- **INSTRUCTIONS TO FOLLOW**: In the listing that follows, count every line with the word "side" in it and write only the total.

- **SUPPLIED INFORMATION**:
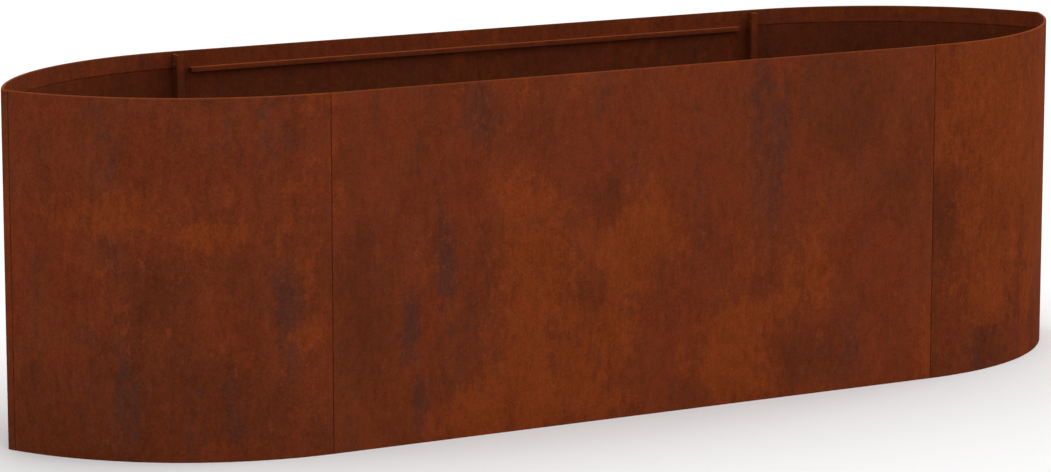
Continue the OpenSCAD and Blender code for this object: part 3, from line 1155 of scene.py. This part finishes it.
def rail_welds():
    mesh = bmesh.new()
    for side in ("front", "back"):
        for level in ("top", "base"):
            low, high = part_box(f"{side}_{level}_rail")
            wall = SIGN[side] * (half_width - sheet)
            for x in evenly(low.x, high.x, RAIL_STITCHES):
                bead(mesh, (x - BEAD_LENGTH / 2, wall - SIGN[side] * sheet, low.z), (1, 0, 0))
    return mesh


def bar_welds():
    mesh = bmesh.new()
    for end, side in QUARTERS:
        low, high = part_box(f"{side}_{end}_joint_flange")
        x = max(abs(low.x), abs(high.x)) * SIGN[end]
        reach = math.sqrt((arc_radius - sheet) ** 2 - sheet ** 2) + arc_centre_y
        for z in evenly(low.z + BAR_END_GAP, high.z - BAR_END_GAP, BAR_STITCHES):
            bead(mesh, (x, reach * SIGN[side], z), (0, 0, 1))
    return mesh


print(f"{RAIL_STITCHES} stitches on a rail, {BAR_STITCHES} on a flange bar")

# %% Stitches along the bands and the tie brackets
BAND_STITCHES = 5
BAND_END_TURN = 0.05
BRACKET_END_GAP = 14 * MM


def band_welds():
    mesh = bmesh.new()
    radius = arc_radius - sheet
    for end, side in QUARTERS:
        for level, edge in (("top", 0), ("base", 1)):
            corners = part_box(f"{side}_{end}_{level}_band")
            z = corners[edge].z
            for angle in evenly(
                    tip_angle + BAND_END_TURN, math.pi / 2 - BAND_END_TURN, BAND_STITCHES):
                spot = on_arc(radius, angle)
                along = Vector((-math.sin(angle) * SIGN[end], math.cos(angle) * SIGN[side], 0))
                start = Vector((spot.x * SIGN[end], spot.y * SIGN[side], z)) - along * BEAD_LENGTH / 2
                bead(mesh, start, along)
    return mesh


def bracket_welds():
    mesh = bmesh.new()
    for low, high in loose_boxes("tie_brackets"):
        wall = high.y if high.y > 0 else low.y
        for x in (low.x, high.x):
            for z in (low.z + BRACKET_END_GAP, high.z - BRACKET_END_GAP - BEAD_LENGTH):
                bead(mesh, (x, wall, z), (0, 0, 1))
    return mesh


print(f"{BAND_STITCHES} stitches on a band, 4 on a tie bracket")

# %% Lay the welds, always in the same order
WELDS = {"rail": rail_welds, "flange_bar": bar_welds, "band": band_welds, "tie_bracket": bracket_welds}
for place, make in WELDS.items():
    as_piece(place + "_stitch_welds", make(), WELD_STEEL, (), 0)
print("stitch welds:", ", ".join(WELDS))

- **FULL RESPONSE**: 11